If this is your first time here, welcome.
I'm glad you found this resource that will help you improve your listening comprehension in English.
I hope you're all doing well.
It's currently the end of August around that time.
That's when I'm recording this podcast.
I usually record each episode about a week or a week and a half in advance, so there isn't too much time between the recording and the airing of each episode.
In English, when we use the word air as a verb to air, we're saying that something is broadcast or published or made public.
So if I say the episode aired in March, I'm saying that this episode was published in March.
This is when people actually were able to listen to it.

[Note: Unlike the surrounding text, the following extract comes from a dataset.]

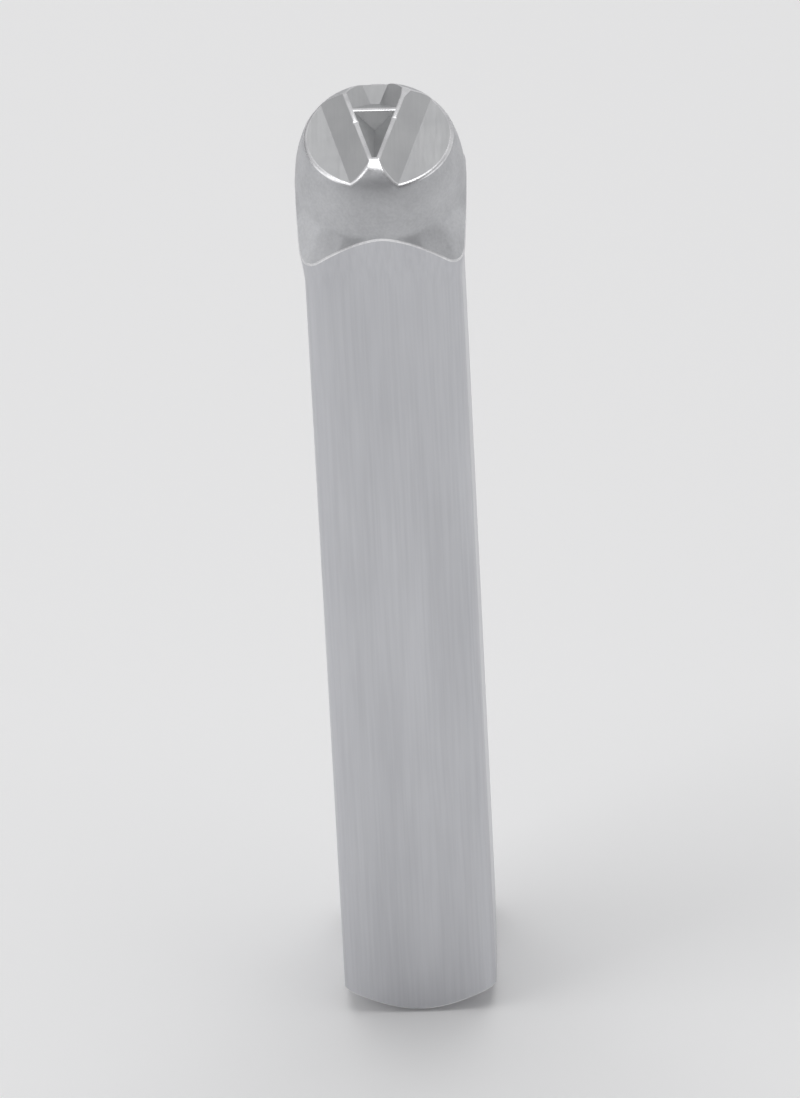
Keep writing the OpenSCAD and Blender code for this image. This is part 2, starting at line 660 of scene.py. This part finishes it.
@dataclass
class EdgeWear:
    """Breaks the sharp edges by rounding them, as handling wears them."""

    blank: Blank
    widest: float = 0.2 * MM
    share_at_neck: float = 0.7
    share_at_ridge: float = 0.25
    share_at_flat: float = 0.45
    share_at_floor: float = 0.75
    share_at_feet: float = 0.3
    share_at_apex: float = 0.7
    sharp_degrees: float = 14
    shallow_degrees: float = 50
    flat_degrees: float = 0.2
    crease_degrees: float = 12
    chain_step: float = 0.14 * MM
    clear_step: float = 0.22 * MM
    plain_step: float = 0.03 * MM
    seam_gap: float = 0.001 * MM
    speck: float = 0.002 * MM
    height_margin: float = 0.01 * MM
    clearing_rounds: int = 3
    welding_rounds: int = 12
    segments: int = 3
    shading_weight: int = 80

    def prepare(self, work: Workpiece) -> None:
        """Makes the mesh even along its sharp edges, so that they can be rounded.

        Args:
            work: The punch as it was cut.
        """
        mesh = work.mesh
        work.heal(self.seam_gap)
        cut = {Surface.DIE_FACET, Surface.SUNK_FACET_PAINTED_SHADE, Surface.WORN_EDGE}
        flat = [edge for edge in mesh.edges if surfaces_at(edge) <= cut]
        bmesh.ops.dissolve_limit(
            mesh,
            angle_limit=math.radians(self.flat_degrees),
            verts=list(dict.fromkeys(vert for edge in flat for vert in edge.verts)),
            edges=flat,
            delimit={"MATERIAL", "SEAM"},
        )
        self.clear_rings(mesh)
        for _ in range(self.clearing_rounds):
            self.clear_shallow(mesh)
            self.weld_short(mesh)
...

So I record each episode close to the time when it airs, and I've been able to maintain this pace for a while now at one episode per week.
Hopefully that's good enough for all of you.
As I've mentioned in previous episodes, or maybe just one episode, I think one podcast episode per week is about my limit right now.
I'm not able to do more than that, but in the future, if the podcast gets more popular and I get a bigger audience, I might be able to dedicate some of my work time to recording more podcast episodes and maybe preparing them a little bit more before I record them.
As you've probably heard, I don't do too much preparation before each episode.
I just have a couple notes and I just speak as the words come to my mind.
Of course, this means that each episode has natural English in it.
I'm just talking as I think, right?
I'm not reading anything, but I know that sometimes it can seem a little bit disorganized, or I might not have my ideas fully fleshed out before I record.